Your objective | Exactly the lines from the one containing "Continue the three.js" through the one containing "ribs along them." must be returned; include both ends and nothing else.
* start The input *
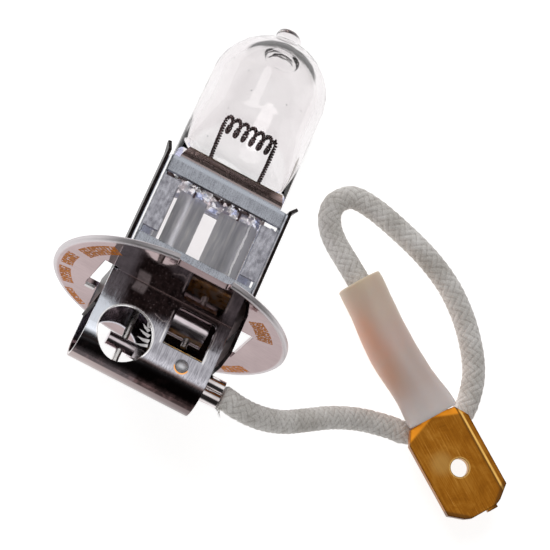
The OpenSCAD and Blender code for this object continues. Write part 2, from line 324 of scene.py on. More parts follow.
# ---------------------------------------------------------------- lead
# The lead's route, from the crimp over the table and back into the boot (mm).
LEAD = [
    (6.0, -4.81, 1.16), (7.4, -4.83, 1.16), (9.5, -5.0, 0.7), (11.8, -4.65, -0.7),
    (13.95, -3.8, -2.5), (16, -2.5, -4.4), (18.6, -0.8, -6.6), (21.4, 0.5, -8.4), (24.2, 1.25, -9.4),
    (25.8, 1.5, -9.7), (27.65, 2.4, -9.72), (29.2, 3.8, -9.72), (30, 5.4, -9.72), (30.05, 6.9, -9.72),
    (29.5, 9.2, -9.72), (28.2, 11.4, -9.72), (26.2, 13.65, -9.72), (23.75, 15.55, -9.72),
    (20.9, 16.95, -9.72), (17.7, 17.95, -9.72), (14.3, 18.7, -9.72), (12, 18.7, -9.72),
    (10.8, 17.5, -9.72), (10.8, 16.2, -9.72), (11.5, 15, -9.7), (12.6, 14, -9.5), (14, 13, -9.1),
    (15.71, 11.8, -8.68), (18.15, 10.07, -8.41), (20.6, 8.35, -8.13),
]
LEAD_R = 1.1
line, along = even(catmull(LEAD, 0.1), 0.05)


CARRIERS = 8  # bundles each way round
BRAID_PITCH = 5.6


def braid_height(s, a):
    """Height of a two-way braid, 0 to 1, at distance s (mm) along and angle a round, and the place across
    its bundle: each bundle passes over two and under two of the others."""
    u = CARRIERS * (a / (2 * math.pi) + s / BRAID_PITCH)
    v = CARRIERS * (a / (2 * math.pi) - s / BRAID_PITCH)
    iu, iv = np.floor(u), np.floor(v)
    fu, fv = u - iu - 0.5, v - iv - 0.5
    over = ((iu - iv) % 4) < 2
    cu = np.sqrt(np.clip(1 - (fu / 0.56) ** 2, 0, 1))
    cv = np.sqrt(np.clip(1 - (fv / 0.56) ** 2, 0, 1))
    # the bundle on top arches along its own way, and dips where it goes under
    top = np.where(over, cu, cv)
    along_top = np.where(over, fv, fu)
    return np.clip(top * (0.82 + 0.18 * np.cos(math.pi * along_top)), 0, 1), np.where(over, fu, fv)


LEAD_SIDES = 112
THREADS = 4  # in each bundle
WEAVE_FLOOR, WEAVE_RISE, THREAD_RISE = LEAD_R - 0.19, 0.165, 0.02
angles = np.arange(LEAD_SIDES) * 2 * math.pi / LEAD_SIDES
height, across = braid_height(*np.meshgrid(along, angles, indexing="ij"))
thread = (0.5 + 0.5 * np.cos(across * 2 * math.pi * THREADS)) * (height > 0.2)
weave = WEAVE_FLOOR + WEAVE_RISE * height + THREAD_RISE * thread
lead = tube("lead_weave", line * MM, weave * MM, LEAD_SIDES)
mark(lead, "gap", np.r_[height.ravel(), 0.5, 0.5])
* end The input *
* start The input *
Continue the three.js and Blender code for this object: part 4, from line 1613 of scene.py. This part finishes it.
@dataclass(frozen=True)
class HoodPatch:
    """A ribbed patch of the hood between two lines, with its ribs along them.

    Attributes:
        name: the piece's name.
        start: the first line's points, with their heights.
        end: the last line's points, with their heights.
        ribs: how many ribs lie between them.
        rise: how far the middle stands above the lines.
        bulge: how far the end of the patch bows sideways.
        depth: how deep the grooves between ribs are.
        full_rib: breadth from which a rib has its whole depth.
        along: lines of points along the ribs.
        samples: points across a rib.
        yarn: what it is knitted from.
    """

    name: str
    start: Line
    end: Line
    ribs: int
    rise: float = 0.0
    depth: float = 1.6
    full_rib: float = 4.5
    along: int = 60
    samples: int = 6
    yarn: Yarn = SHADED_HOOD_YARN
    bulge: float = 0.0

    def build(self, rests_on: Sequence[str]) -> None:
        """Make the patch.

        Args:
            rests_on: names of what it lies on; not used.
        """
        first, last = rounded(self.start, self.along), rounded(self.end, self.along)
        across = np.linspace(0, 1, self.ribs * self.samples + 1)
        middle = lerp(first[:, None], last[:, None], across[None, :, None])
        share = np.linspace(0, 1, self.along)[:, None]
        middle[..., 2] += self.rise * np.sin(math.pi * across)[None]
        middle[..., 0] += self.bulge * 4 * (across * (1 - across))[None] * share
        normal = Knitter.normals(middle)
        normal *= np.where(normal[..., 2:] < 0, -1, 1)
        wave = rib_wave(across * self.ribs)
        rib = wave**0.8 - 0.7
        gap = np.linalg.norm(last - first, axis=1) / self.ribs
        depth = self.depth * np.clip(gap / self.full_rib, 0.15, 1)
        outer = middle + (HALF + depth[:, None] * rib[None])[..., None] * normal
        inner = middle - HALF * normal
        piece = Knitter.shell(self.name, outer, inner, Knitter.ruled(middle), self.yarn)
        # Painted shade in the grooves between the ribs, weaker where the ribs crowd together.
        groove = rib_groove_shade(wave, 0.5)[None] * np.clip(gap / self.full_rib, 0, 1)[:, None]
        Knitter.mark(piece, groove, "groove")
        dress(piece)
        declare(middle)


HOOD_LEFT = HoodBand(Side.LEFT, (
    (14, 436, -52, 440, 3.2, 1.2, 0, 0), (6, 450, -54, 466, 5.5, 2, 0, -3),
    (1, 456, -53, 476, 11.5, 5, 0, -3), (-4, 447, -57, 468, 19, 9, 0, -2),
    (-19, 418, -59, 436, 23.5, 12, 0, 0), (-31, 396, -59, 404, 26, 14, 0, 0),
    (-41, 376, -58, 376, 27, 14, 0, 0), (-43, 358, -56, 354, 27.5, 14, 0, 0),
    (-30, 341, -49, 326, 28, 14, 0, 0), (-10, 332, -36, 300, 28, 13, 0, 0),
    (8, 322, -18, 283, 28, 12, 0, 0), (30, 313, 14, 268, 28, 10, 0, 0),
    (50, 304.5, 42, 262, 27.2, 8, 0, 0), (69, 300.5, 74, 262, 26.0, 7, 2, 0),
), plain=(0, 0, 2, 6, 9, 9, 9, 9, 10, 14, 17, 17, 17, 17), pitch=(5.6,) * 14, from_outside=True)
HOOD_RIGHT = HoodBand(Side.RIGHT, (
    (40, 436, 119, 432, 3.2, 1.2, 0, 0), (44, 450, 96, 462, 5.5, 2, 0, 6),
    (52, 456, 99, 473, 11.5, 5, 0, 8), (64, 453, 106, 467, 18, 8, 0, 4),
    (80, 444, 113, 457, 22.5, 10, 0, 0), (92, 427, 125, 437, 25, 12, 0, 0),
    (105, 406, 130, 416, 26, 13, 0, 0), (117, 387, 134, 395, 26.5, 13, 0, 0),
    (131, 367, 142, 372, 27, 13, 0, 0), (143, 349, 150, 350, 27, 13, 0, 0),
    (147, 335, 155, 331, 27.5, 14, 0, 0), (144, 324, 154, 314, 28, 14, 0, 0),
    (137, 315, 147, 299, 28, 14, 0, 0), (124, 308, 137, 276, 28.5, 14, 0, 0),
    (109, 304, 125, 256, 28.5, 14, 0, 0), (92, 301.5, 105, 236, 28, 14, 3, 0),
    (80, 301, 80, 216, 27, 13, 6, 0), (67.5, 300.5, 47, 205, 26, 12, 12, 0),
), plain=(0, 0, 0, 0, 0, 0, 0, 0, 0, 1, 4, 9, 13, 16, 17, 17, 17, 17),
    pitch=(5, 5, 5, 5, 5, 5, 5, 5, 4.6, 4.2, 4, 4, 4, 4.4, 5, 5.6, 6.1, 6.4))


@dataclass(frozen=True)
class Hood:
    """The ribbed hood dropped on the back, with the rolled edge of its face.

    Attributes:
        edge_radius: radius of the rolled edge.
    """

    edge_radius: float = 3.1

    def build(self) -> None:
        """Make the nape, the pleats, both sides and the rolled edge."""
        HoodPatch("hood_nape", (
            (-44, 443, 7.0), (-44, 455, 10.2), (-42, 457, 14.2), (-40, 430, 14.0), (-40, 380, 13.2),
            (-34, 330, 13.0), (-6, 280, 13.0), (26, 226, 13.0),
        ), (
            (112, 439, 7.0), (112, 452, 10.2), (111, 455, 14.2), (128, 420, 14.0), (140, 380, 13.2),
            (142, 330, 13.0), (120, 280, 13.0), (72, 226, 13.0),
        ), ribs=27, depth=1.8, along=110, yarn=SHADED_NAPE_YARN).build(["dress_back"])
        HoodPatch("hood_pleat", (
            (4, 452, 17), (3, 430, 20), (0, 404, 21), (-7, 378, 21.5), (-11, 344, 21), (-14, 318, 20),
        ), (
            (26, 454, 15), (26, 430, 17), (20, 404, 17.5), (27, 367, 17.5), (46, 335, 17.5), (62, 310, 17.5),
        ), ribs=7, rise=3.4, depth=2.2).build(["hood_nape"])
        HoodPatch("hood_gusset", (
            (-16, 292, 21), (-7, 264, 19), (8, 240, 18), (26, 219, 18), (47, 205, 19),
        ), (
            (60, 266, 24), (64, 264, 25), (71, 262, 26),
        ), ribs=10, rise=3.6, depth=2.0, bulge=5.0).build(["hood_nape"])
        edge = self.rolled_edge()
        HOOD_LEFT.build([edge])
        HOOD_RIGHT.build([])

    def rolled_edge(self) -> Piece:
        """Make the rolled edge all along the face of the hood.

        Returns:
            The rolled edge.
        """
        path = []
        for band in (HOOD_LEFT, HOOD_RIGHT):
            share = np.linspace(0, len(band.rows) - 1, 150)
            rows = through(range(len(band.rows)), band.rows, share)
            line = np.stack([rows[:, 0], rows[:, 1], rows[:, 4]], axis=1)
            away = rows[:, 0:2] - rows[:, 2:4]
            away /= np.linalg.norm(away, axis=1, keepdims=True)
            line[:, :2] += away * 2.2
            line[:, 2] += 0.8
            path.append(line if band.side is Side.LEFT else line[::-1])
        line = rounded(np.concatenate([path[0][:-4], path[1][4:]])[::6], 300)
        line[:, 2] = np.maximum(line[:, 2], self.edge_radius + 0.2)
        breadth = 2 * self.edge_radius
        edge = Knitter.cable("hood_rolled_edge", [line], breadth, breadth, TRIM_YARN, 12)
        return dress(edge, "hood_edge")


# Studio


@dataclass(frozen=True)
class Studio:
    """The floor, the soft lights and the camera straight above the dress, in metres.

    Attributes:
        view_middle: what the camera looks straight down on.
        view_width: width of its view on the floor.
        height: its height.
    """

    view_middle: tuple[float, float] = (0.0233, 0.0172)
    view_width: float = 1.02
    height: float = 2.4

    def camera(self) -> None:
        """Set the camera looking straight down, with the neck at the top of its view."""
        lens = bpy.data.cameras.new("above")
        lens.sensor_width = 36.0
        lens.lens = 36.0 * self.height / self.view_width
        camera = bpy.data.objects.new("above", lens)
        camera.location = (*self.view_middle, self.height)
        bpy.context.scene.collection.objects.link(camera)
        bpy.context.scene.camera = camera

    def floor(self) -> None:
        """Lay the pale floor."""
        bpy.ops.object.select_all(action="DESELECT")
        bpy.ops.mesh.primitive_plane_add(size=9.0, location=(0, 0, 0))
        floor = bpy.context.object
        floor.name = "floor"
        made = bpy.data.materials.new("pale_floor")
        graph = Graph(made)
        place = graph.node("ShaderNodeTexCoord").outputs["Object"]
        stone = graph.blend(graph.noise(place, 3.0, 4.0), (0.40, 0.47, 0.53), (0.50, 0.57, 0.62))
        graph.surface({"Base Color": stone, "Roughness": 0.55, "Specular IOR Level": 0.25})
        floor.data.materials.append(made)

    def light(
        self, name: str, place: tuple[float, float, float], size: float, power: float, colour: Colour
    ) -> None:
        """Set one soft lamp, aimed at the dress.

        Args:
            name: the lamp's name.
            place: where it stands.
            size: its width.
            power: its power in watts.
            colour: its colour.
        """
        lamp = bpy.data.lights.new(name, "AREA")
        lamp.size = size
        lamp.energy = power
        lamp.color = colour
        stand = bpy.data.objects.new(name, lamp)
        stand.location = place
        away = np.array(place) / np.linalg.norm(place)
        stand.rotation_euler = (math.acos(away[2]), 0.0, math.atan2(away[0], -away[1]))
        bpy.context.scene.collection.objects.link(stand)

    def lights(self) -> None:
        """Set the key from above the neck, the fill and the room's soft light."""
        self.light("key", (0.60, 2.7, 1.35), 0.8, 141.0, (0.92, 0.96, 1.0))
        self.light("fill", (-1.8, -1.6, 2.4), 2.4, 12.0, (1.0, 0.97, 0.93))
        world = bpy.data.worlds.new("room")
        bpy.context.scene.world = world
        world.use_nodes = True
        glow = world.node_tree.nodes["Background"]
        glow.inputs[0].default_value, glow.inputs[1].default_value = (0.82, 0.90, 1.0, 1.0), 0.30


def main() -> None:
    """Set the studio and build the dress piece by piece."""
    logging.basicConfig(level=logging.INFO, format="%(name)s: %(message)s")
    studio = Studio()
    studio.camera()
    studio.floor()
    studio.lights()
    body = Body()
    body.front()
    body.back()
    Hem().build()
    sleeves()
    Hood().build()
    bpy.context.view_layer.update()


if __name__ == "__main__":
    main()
* end The input *
Task result |
Continue the three.js and Blender code for this object: part 4, from line 1613 of scene.py. This part finishes it.
@dataclass(frozen=True)
class HoodPatch:
    """A ribbed patch of the hood between two lines, with its ribs along them.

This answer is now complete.